## Task
All of the data below should be written out exactly.

···

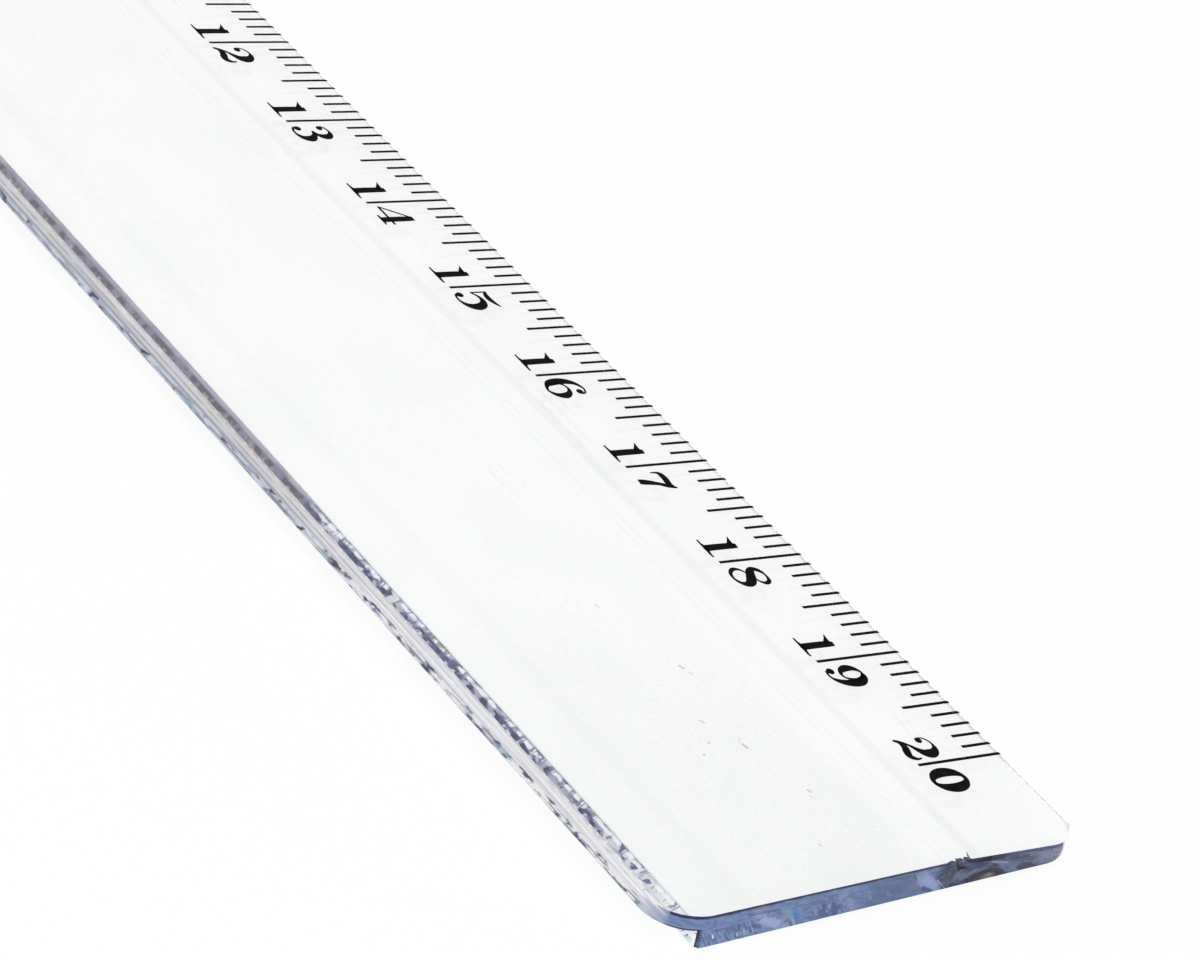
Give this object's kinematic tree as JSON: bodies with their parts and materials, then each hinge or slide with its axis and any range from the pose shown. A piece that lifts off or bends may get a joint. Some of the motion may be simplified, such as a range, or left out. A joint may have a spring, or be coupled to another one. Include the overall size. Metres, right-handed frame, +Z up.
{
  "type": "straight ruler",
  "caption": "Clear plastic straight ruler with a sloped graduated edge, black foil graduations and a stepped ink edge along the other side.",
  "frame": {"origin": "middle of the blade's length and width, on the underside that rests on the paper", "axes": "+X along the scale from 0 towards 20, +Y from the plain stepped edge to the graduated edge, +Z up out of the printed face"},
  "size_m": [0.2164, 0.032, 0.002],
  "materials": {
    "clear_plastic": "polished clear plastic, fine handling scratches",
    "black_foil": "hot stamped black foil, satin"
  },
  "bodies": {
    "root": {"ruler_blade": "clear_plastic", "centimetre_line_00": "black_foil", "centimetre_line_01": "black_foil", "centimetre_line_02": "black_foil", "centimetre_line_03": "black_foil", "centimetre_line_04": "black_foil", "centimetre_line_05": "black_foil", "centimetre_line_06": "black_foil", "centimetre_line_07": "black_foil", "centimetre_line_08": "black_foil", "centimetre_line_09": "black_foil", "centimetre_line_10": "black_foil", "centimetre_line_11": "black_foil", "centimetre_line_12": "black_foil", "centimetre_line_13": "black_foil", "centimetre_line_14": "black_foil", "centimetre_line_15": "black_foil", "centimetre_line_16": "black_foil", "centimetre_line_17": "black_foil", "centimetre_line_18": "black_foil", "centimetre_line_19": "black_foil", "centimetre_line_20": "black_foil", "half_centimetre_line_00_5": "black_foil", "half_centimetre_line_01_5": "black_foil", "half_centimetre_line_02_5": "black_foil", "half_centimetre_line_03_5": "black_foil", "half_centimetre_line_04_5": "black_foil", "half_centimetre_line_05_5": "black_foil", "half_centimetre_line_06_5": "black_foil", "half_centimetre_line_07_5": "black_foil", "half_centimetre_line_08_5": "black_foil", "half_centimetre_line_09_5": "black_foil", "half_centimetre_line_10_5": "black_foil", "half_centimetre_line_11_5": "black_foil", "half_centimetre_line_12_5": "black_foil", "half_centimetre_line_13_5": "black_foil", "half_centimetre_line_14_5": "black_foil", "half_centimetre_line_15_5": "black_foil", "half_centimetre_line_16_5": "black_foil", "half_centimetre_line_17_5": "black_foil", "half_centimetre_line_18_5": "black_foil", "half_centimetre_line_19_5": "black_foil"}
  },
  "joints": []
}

···

## Solution to this exercise
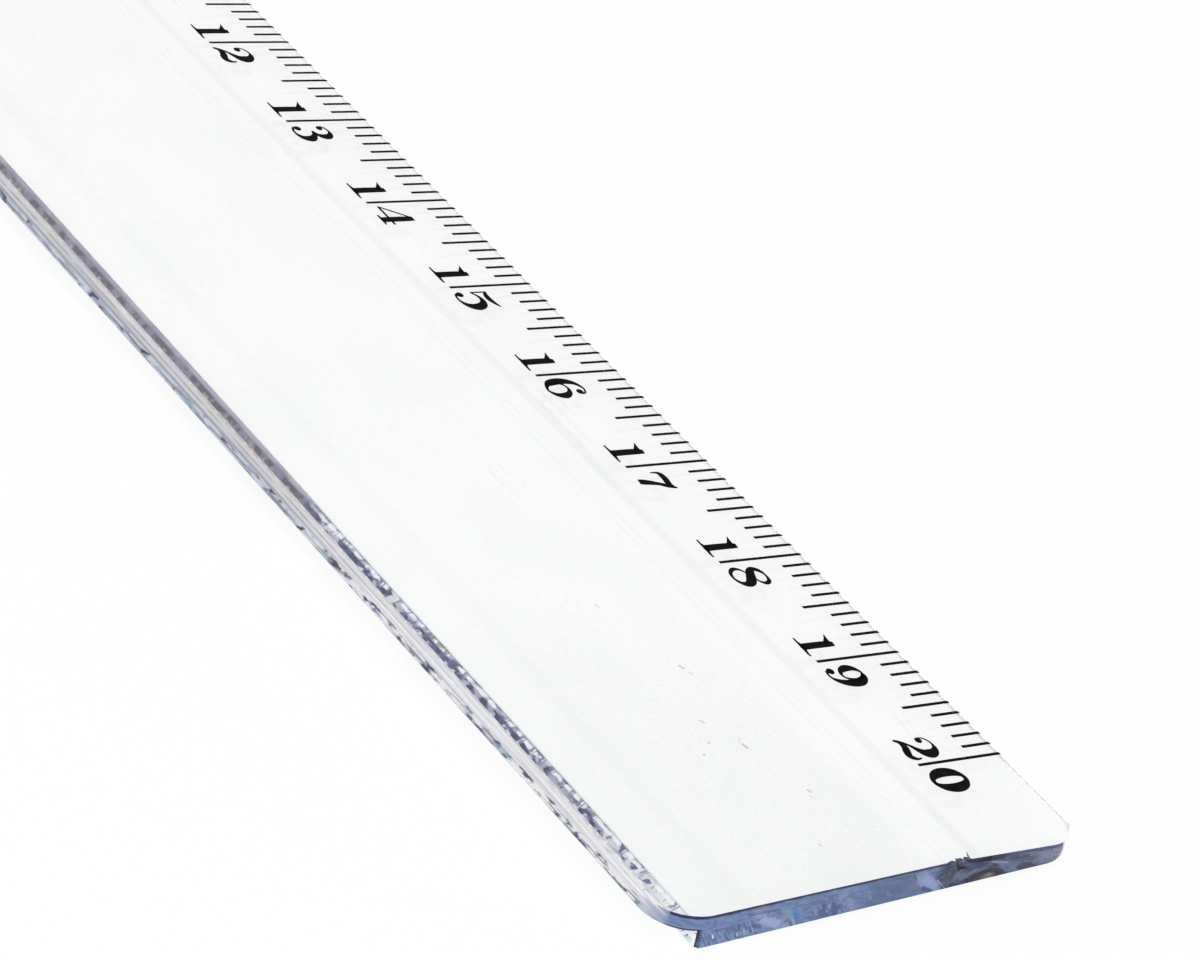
Give this object's kinematic tree as JSON: bodies with their parts and materials, then each hinge or slide with its axis and any range from the pose shown. A piece that lifts off or bends may get a joint. Some of the motion may be simplified, such as a range, or left out. A joint may have a spring, or be coupled to another one. Include the overall size. Metres, right-handed frame, +Z up.
{
  "type": "straight ruler",
  "caption": "Clear plastic straight ruler with a sloped graduated edge, black foil graduations and a stepped ink edge along the other side.",
  "frame": {"origin": "middle of the blade's length and width, on the underside that rests on the paper", "axes": "+X along the scale from 0 towards 20, +Y from the plain stepped edge to the graduated edge, +Z up out of the printed face"},
  "size_m": [0.2164, 0.032, 0.002],
  "materials": {
    "clear_plastic": "polished clear plastic, fine handling scratches",
    "black_foil": "hot stamped black foil, satin"
  },
  "bodies": {
    "root": {"ruler_blade": "clear_plastic", "centimetre_line_00": "black_foil", "centimetre_line_01": "black_foil", "centimetre_line_02": "black_foil", "centimetre_line_03": "black_foil", "centimetre_line_04": "black_foil", "centimetre_line_05": "black_foil", "centimetre_line_06": "black_foil", "centimetre_line_07": "black_foil", "centimetre_line_08": "black_foil", "centimetre_line_09": "black_foil", "centimetre_line_10": "black_foil", "centimetre_line_11": "black_foil", "centimetre_line_12": "black_foil", "centimetre_line_13": "black_foil", "centimetre_line_14": "black_foil", "centimetre_line_15": "black_foil", "centimetre_line_16": "black_foil", "centimetre_line_17": "black_foil", "centimetre_line_18": "black_foil", "centimetre_line_19": "black_foil", "centimetre_line_20": "black_foil", "half_centimetre_line_00_5": "black_foil", "half_centimetre_line_01_5": "black_foil", "half_centimetre_line_02_5": "black_foil", "half_centimetre_line_03_5": "black_foil", "half_centimetre_line_04_5": "black_foil", "half_centimetre_line_05_5": "black_foil", "half_centimetre_line_06_5": "black_foil", "half_centimetre_line_07_5": "black_foil", "half_centimetre_line_08_5": "black_foil", "half_centimetre_line_09_5": "black_foil", "half_centimetre_line_10_5": "black_foil", "half_centimetre_line_11_5": "black_foil", "half_centimetre_line_12_5": "black_foil", "half_centimetre_line_13_5": "black_foil", "half_centimetre_line_14_5": "black_foil", "half_centimetre_line_15_5": "black_foil", "half_centimetre_line_16_5": "black_foil", "half_centimetre_line_17_5": "black_foil", "half_centimetre_line_18_5": "black_foil", "half_centimetre_line_19_5": "black_foil"}
  },
  "joints": []
}